- Stated goal -
Give back exactly the lines running from the line that holds "Write part 2" through the line that holds "# The spoon, in", ends included, and no other lines.

** Begin **

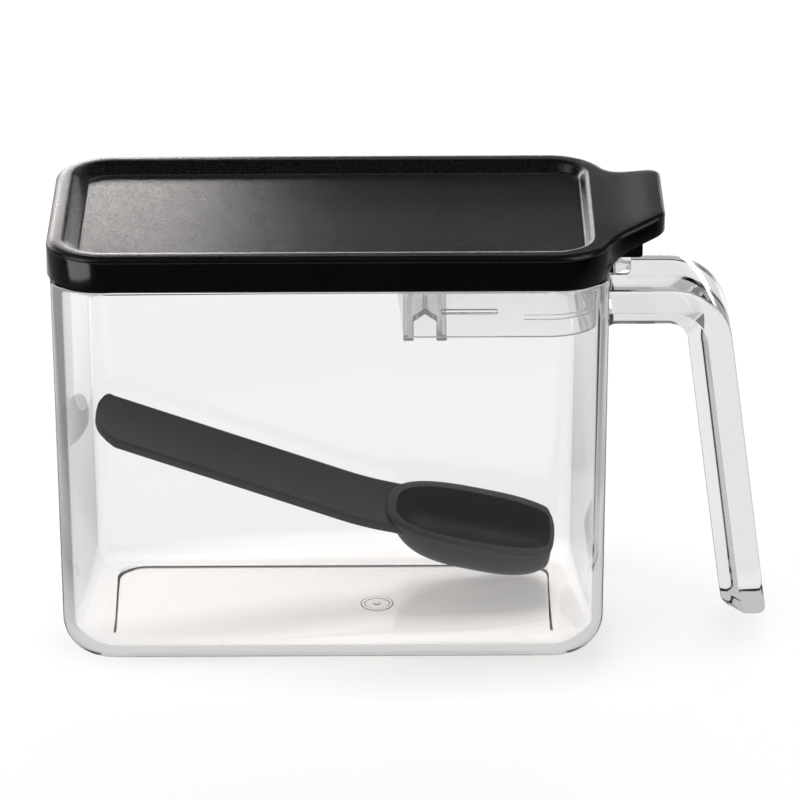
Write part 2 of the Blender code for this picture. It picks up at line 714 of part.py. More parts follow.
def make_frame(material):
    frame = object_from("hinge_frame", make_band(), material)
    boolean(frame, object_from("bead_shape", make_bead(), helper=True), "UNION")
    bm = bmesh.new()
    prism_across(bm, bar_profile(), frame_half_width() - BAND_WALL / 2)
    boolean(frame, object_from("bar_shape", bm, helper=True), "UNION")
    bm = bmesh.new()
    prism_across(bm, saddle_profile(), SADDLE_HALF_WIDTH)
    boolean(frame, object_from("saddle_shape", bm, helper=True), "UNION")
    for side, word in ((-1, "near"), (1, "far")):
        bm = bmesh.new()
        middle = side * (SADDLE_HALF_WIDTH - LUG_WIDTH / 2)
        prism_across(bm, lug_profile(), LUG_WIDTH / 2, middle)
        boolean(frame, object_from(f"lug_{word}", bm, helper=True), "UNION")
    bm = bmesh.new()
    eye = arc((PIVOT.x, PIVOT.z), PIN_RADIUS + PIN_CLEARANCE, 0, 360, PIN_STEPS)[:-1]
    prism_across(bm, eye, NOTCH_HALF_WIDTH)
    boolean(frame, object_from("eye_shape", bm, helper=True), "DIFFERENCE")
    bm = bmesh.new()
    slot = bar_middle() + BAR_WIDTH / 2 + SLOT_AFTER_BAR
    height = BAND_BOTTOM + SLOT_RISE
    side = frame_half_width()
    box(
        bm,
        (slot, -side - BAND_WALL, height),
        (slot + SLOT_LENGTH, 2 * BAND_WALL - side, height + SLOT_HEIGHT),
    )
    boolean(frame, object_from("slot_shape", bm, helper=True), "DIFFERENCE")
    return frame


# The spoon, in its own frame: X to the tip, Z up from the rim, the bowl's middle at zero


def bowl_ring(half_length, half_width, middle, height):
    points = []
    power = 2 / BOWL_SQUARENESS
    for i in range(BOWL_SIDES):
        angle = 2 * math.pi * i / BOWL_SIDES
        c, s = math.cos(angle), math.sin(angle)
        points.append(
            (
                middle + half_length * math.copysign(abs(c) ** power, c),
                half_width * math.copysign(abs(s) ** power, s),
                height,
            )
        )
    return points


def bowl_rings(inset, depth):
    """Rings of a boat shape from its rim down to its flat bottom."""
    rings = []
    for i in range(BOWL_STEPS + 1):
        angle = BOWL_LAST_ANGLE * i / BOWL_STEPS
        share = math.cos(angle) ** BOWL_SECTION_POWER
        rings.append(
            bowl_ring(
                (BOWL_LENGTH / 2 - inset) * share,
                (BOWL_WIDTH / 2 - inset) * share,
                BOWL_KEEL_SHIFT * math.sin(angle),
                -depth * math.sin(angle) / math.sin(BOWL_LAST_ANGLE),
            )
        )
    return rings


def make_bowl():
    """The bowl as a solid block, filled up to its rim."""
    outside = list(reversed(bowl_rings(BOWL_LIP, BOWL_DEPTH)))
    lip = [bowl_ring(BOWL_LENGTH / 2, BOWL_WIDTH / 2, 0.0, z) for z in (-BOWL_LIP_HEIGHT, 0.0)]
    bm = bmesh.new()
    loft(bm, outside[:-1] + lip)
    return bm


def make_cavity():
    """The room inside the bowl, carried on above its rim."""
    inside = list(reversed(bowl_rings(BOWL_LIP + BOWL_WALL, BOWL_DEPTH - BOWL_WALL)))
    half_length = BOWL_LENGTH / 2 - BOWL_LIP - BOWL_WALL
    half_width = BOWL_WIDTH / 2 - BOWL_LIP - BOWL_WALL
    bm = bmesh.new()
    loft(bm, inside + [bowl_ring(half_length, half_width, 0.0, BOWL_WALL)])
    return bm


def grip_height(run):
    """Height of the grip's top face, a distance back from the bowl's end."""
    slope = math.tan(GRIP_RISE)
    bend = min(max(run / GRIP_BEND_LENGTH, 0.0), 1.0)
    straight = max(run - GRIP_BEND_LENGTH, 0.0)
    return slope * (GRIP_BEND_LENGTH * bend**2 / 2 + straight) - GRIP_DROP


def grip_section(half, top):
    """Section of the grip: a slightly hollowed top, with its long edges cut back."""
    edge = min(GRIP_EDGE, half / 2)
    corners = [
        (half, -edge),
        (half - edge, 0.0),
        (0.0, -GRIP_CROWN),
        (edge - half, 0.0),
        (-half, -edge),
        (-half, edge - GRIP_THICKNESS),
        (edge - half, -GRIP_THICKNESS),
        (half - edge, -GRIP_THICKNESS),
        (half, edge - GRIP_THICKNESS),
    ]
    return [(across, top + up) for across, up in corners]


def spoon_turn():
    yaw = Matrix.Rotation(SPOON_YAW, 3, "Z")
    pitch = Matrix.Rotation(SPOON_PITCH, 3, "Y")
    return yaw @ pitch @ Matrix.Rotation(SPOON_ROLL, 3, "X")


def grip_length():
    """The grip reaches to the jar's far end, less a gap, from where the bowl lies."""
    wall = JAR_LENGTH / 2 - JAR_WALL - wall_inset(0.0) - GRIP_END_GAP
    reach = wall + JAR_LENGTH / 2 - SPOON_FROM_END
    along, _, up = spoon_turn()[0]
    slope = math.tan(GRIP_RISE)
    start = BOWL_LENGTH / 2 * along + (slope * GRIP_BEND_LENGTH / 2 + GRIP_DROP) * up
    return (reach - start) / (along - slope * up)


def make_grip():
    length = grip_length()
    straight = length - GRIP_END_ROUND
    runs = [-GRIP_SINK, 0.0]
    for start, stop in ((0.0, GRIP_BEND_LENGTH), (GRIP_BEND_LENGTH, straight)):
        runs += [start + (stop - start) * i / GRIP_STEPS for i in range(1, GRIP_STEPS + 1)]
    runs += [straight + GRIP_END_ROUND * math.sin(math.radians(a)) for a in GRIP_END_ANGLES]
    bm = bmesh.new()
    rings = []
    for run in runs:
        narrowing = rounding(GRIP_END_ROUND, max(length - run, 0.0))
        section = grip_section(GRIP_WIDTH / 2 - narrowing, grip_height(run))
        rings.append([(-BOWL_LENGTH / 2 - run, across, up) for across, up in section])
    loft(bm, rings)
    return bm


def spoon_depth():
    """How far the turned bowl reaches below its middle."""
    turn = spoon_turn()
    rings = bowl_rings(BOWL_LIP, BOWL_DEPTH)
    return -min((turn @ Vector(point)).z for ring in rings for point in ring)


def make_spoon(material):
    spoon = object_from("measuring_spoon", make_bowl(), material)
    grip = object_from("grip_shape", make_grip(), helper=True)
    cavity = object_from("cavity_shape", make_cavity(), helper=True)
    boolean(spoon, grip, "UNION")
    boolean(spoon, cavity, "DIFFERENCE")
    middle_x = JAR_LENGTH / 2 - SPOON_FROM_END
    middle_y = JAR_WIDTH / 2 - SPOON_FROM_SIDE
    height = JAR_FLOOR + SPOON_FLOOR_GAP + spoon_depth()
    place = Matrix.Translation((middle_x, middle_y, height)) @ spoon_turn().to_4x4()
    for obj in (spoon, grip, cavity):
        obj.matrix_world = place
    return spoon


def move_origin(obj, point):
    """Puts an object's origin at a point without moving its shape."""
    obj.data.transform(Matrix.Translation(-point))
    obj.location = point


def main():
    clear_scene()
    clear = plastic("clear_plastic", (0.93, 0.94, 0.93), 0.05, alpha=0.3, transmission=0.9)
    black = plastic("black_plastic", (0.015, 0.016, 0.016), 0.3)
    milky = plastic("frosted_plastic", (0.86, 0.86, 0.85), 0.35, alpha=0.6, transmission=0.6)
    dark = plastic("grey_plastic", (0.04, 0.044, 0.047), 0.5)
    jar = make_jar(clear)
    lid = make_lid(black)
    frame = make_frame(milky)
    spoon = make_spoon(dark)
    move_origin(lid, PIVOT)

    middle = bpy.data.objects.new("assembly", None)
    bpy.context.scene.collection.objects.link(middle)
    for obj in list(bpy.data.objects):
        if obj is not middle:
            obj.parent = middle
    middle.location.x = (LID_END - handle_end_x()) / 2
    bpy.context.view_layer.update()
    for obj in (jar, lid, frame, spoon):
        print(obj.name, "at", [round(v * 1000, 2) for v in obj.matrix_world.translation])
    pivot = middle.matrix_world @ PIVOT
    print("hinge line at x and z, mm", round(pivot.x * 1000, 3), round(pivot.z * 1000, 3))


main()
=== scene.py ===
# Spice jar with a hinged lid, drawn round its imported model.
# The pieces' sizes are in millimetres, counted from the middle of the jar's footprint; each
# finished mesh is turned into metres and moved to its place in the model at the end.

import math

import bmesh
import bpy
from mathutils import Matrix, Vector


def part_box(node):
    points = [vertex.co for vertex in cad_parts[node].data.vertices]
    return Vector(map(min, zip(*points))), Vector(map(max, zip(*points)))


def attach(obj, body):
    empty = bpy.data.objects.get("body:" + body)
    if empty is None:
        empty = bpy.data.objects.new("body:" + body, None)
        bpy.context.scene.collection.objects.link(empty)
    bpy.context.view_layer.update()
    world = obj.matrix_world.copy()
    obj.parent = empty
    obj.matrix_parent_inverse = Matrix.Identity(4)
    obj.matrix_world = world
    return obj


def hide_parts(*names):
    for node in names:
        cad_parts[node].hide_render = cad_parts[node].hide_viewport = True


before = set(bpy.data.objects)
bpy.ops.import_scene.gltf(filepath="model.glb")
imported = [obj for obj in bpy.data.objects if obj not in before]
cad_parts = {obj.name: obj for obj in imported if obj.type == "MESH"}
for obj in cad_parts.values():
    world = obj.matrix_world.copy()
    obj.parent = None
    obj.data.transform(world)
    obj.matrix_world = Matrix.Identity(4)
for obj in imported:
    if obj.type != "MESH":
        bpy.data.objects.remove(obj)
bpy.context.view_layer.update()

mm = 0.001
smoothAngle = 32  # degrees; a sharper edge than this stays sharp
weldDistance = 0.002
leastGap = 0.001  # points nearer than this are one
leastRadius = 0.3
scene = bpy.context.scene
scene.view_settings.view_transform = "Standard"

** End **
** Begin **

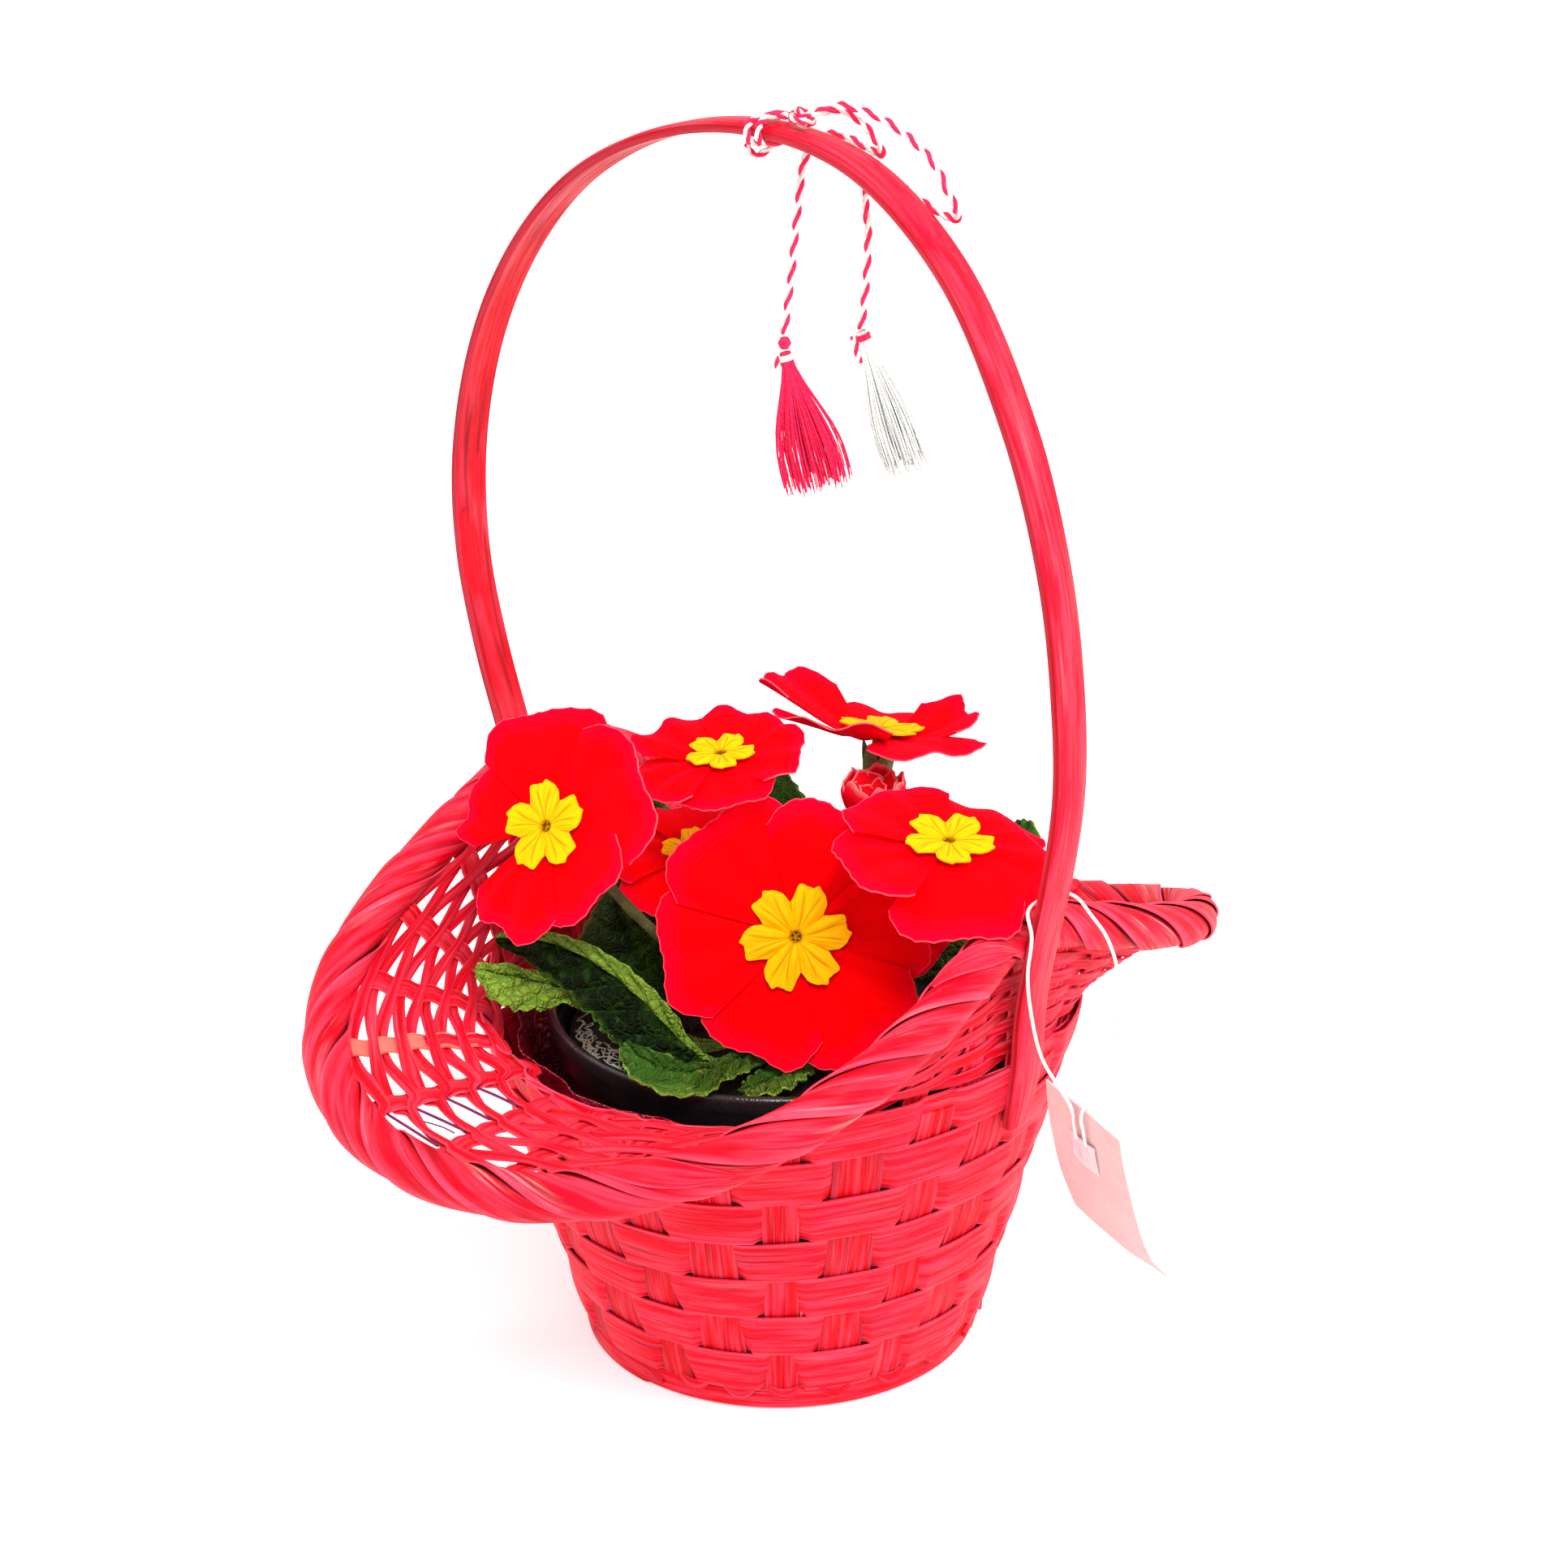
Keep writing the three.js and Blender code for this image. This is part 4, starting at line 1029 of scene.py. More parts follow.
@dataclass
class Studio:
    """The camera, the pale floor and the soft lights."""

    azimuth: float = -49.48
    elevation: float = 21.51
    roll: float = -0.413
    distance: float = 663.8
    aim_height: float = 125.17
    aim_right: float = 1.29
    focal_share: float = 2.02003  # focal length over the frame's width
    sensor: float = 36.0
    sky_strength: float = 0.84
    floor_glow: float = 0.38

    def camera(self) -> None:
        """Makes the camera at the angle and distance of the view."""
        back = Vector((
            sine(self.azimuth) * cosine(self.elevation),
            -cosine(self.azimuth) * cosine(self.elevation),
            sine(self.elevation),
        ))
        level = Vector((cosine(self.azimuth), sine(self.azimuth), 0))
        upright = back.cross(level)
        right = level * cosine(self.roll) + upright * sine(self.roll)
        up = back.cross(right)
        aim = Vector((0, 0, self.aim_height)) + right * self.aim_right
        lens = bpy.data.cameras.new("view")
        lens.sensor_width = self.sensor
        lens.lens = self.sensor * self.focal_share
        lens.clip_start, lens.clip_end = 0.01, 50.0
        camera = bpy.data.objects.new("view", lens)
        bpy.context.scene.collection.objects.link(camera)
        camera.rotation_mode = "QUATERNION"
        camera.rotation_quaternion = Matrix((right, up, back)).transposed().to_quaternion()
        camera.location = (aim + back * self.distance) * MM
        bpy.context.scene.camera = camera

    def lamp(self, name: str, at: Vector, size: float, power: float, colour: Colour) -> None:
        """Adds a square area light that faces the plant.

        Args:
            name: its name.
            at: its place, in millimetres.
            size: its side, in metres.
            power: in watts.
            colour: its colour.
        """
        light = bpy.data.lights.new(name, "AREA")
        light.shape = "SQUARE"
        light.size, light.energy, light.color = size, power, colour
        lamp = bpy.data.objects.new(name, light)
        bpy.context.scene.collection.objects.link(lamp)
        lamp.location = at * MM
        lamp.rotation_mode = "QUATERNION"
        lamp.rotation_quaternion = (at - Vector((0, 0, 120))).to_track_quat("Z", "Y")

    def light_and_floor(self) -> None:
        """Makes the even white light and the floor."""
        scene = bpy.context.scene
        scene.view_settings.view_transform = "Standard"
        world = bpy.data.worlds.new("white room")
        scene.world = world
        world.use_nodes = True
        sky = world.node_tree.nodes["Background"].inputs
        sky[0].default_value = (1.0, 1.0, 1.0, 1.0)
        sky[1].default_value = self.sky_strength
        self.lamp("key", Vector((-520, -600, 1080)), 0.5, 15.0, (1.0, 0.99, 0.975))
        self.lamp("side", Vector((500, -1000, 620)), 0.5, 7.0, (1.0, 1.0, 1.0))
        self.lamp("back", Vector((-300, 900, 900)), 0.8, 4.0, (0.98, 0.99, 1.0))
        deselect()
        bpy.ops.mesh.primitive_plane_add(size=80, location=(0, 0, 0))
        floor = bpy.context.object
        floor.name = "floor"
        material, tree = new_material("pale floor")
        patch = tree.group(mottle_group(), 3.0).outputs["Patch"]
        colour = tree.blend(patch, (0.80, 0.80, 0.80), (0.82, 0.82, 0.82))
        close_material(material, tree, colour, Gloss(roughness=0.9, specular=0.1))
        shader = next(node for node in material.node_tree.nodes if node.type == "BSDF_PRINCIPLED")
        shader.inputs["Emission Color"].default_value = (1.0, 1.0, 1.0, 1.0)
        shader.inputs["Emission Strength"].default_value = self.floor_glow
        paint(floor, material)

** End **
** Begin **

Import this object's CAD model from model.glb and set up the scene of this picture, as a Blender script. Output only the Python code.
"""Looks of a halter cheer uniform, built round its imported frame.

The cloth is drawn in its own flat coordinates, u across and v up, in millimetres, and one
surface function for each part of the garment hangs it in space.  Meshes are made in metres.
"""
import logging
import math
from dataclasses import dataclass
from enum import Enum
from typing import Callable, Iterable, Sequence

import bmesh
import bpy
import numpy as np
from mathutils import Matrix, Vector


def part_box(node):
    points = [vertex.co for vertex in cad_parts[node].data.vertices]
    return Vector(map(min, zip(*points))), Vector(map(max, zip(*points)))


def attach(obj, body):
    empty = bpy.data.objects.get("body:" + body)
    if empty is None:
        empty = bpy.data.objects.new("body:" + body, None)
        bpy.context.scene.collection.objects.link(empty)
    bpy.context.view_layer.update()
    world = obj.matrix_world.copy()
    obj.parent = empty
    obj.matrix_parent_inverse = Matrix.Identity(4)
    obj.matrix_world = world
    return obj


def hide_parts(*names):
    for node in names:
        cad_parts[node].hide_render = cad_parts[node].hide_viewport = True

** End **

- Result below -
Write part 2 of the Blender code for this picture. It picks up at line 714 of part.py. More parts follow.
def make_frame(material):
    frame = object_from("hinge_frame", make_band(), material)
    boolean(frame, object_from("bead_shape", make_bead(), helper=True), "UNION")
    bm = bmesh.new()
    prism_across(bm, bar_profile(), frame_half_width() - BAND_WALL / 2)
    boolean(frame, object_from("bar_shape", bm, helper=True), "UNION")
    bm = bmesh.new()
    prism_across(bm, saddle_profile(), SADDLE_HALF_WIDTH)
    boolean(frame, object_from("saddle_shape", bm, helper=True), "UNION")
    for side, word in ((-1, "near"), (1, "far")):
        bm = bmesh.new()
        middle = side * (SADDLE_HALF_WIDTH - LUG_WIDTH / 2)
        prism_across(bm, lug_profile(), LUG_WIDTH / 2, middle)
        boolean(frame, object_from(f"lug_{word}", bm, helper=True), "UNION")
    bm = bmesh.new()
    eye = arc((PIVOT.x, PIVOT.z), PIN_RADIUS + PIN_CLEARANCE, 0, 360, PIN_STEPS)[:-1]
    prism_across(bm, eye, NOTCH_HALF_WIDTH)
    boolean(frame, object_from("eye_shape", bm, helper=True), "DIFFERENCE")
    bm = bmesh.new()
    slot = bar_middle() + BAR_WIDTH / 2 + SLOT_AFTER_BAR
    height = BAND_BOTTOM + SLOT_RISE
    side = frame_half_width()
    box(
        bm,
        (slot, -side - BAND_WALL, height),
        (slot + SLOT_LENGTH, 2 * BAND_WALL - side, height + SLOT_HEIGHT),
    )
    boolean(frame, object_from("slot_shape", bm, helper=True), "DIFFERENCE")
    return frame


# The spoon, in its own frame: X to the tip, Z up from the rim, the bowl's middle at zero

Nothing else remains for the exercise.